**Exercise task**
Set down the whole listing verbatim.

**Source data**

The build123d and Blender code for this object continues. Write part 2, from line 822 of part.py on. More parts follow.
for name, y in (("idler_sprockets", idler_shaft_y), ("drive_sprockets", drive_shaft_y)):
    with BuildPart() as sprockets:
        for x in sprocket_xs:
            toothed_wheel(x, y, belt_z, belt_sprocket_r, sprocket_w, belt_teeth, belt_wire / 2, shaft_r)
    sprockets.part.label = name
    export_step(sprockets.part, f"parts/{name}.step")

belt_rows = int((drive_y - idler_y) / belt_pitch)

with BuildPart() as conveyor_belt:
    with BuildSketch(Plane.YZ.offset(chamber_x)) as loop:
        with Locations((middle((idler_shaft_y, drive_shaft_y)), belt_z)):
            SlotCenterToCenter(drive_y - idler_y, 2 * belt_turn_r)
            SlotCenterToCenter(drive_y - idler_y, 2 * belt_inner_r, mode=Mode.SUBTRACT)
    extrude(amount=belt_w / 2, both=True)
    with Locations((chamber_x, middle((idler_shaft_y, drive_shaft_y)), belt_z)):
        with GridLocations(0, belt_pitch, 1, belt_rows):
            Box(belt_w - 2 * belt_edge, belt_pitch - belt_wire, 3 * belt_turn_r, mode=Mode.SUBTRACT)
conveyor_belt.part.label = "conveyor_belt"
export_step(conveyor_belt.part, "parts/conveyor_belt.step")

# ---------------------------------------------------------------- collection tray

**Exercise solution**
The build123d and Blender code for this object continues. Write part 2, from line 822 of part.py on. More parts follow.
for name, y in (("idler_sprockets", idler_shaft_y), ("drive_sprockets", drive_shaft_y)):
    with BuildPart() as sprockets:
        for x in sprocket_xs:
            toothed_wheel(x, y, belt_z, belt_sprocket_r, sprocket_w, belt_teeth, belt_wire / 2, shaft_r)
    sprockets.part.label = name
    export_step(sprockets.part, f"parts/{name}.step")

belt_rows = int((drive_y - idler_y) / belt_pitch)

with BuildPart() as conveyor_belt:
    with BuildSketch(Plane.YZ.offset(chamber_x)) as loop:
        with Locations((middle((idler_shaft_y, drive_shaft_y)), belt_z)):
            SlotCenterToCenter(drive_y - idler_y, 2 * belt_turn_r)
            SlotCenterToCenter(drive_y - idler_y, 2 * belt_inner_r, mode=Mode.SUBTRACT)
    extrude(amount=belt_w / 2, both=True)
    with Locations((chamber_x, middle((idler_shaft_y, drive_shaft_y)), belt_z)):
        with GridLocations(0, belt_pitch, 1, belt_rows):
            Box(belt_w - 2 * belt_edge, belt_pitch - belt_wire, 3 * belt_turn_r, mode=Mode.SUBTRACT)
conveyor_belt.part.label = "conveyor_belt"
export_step(conveyor_belt.part, "parts/conveyor_belt.step")

# ---------------------------------------------------------------- collection tray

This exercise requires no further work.